View of Ovingdean village from Cattle Hil

View of Ovingdean village from Cattle Hill – From the private collection of Jennifer Drury

Pre-Domesday Book there is nothing written about Ovingdean, so we can only speculate on the basis of archaeological knowledge. The Saxons may have founded Ovingdean in or around the 8th century and may have built a wooden church where the present St Wulfran’s now is, in the 10th or early 11th century. The first written information on Ovingdean is in the Domesday Book, of 1086; at that time the population of Ovingdean was about 90 people who included the lord of the manor and his family.

Peartree Cottages

The photograph (undated)above, shows a view of Greenways from Cattle Hill, which is adjacent to St Wulfran’s Church. The central point of interest is a terrace of five two-storey cottages.

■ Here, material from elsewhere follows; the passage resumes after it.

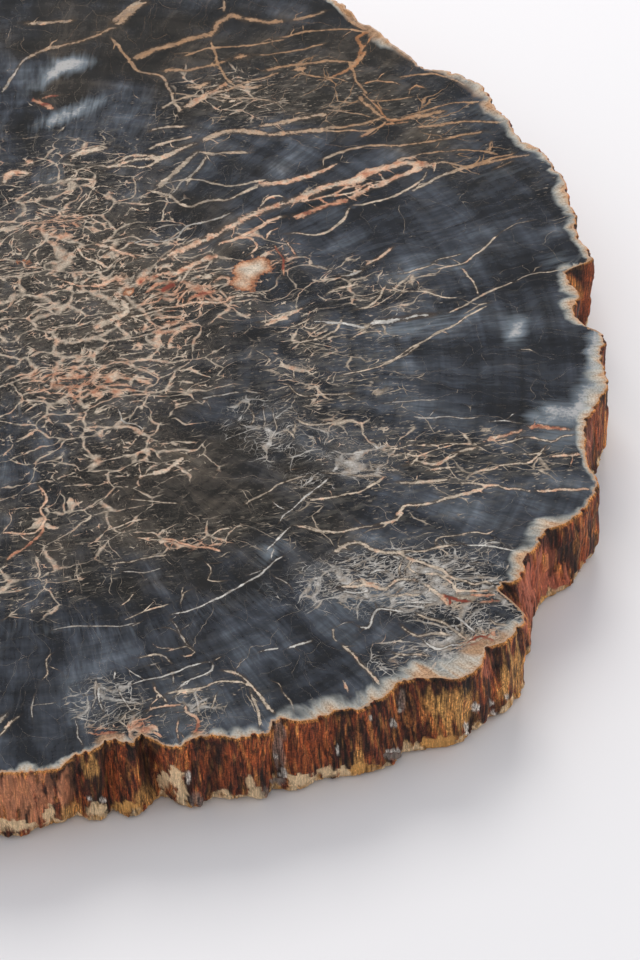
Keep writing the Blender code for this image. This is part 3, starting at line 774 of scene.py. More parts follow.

There is no written history of their age, but they did exist in 1839; and were perhaps built c1800. The cottages housed workers from the manor farm. Ovingdean Grange, home of the tenant farmer is on the right of the photograph. Ovingdean Hall, built-in 1792 by Nathaniel Kemp, on 350 acres, which included a small farm complex, can be seen in the distance.

21st Century Ovingdean

From its ancient beginnings as small 8th-century Saxon settlement, Ovingdean has grown to a village with a population of approximately 1200. Peartree Cottages were demolished in c1934 to make way for a curved corner. Previously it was very difficult to turn a cart in the sharp angle of the corner. Two semi-detached council houses, again for the farmworkers, were constructed on the site; these are Nos 7 and 8 Greenways Corner. Others were built on the opposite side of the road, and so the face of the village began to change. As housing development is a constant in Ovingdean, it is hard not to see its future as a suburb of Brighton.